THE EXERCISE:
Among the lines below, list those containing the string "Reconstruct".

DATA TO PROCESS:
-- begin --
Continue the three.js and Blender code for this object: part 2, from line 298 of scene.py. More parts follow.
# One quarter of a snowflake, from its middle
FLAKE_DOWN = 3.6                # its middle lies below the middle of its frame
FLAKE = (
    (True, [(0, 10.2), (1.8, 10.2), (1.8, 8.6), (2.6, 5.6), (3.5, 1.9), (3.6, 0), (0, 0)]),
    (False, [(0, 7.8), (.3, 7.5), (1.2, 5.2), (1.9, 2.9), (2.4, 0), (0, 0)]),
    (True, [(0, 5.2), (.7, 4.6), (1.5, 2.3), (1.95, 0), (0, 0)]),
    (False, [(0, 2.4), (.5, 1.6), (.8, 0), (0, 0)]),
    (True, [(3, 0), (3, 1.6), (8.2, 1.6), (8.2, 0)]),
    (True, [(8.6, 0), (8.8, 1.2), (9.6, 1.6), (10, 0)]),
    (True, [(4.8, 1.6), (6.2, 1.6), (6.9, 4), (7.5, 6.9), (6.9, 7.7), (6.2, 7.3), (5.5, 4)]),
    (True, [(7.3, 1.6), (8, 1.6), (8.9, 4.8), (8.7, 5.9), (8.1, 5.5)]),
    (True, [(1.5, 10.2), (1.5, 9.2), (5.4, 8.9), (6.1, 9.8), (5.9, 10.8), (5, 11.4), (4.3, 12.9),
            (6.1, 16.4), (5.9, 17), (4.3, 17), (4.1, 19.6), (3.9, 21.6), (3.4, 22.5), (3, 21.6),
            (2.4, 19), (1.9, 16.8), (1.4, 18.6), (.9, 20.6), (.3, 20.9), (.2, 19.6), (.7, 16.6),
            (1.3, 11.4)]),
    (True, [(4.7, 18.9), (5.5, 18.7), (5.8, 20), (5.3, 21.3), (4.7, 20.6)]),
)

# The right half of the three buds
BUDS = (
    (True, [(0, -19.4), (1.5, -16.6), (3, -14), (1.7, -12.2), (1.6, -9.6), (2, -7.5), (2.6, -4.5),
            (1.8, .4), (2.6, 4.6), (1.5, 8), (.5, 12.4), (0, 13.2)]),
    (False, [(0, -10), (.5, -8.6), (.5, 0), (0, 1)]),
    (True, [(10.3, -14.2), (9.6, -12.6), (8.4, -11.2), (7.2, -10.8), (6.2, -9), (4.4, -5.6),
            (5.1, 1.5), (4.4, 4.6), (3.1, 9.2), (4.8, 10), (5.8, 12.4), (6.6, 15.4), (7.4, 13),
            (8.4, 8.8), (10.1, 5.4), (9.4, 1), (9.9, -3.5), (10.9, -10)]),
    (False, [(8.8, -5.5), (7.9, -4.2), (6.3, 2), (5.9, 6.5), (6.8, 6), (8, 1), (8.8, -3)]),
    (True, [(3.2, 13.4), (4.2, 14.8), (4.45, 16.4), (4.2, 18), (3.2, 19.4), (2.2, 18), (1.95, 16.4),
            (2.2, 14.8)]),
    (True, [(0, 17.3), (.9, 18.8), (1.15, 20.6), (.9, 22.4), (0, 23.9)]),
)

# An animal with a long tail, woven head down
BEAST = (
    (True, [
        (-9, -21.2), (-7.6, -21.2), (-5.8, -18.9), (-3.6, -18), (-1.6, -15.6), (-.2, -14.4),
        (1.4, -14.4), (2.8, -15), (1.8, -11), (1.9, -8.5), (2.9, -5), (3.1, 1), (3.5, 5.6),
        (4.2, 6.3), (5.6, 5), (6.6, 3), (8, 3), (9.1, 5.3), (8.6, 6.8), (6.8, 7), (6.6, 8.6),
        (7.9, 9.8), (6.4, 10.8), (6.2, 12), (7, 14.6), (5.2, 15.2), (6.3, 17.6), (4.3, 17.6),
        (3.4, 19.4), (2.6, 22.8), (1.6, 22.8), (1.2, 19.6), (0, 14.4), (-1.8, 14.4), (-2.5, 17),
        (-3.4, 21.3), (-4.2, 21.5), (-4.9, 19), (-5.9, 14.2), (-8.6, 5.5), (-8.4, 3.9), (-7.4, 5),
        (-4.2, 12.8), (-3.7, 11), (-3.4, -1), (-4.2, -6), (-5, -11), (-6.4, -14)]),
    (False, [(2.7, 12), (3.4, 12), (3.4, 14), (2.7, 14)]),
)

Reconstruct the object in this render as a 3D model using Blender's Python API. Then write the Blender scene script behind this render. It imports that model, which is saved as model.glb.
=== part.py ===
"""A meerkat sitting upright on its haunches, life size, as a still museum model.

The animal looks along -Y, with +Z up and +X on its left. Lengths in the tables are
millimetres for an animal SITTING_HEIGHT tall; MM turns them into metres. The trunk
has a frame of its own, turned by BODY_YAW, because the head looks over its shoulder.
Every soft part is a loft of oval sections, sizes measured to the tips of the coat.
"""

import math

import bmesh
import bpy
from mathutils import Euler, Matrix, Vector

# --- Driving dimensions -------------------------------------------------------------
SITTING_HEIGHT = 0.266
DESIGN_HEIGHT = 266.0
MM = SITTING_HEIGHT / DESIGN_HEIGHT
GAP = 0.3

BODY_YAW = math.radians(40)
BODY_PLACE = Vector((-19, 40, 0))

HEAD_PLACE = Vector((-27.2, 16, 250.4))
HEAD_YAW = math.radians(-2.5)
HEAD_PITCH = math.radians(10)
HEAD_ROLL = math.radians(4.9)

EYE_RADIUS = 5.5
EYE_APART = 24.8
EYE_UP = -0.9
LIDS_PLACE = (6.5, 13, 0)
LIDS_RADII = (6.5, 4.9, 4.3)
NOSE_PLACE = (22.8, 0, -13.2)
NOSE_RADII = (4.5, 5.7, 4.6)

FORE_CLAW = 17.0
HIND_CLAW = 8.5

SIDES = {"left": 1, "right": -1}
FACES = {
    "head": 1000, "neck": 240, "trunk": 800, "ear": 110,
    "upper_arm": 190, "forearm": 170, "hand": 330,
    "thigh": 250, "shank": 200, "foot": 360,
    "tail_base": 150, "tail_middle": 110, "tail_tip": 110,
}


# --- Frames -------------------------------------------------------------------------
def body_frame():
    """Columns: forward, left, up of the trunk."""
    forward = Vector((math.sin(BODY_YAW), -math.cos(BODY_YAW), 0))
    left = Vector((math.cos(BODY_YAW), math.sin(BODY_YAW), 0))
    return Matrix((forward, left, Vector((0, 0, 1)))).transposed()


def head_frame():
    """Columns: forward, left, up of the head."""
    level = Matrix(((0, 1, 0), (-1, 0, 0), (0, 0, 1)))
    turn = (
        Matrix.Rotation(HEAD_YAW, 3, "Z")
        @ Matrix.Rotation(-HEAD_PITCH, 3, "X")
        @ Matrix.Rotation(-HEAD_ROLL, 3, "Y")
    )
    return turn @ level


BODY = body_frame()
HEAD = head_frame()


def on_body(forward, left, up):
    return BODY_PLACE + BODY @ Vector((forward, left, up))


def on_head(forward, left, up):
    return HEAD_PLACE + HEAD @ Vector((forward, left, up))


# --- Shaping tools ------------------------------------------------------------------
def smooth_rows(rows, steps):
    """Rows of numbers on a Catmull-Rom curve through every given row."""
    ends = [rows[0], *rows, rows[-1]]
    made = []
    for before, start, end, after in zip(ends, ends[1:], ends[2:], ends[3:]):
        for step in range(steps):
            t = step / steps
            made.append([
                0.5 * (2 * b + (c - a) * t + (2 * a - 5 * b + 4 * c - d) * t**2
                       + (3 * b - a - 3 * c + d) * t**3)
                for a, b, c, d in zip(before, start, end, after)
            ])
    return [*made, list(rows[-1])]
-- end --
-- begin --
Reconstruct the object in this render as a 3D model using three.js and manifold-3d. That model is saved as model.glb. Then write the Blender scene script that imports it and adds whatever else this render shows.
-- end --
EXPECTED OUTPUT:
Reconstruct the object in this render as a 3D model using Blender's Python API. Then write the Blender scene script behind this render. It imports that model, which is saved as model.glb.
Reconstruct the object in this render as a 3D model using three.js and manifold-3d. That model is saved as model.glb. Then write the Blender scene script that imports it and adds whatever else this render shows.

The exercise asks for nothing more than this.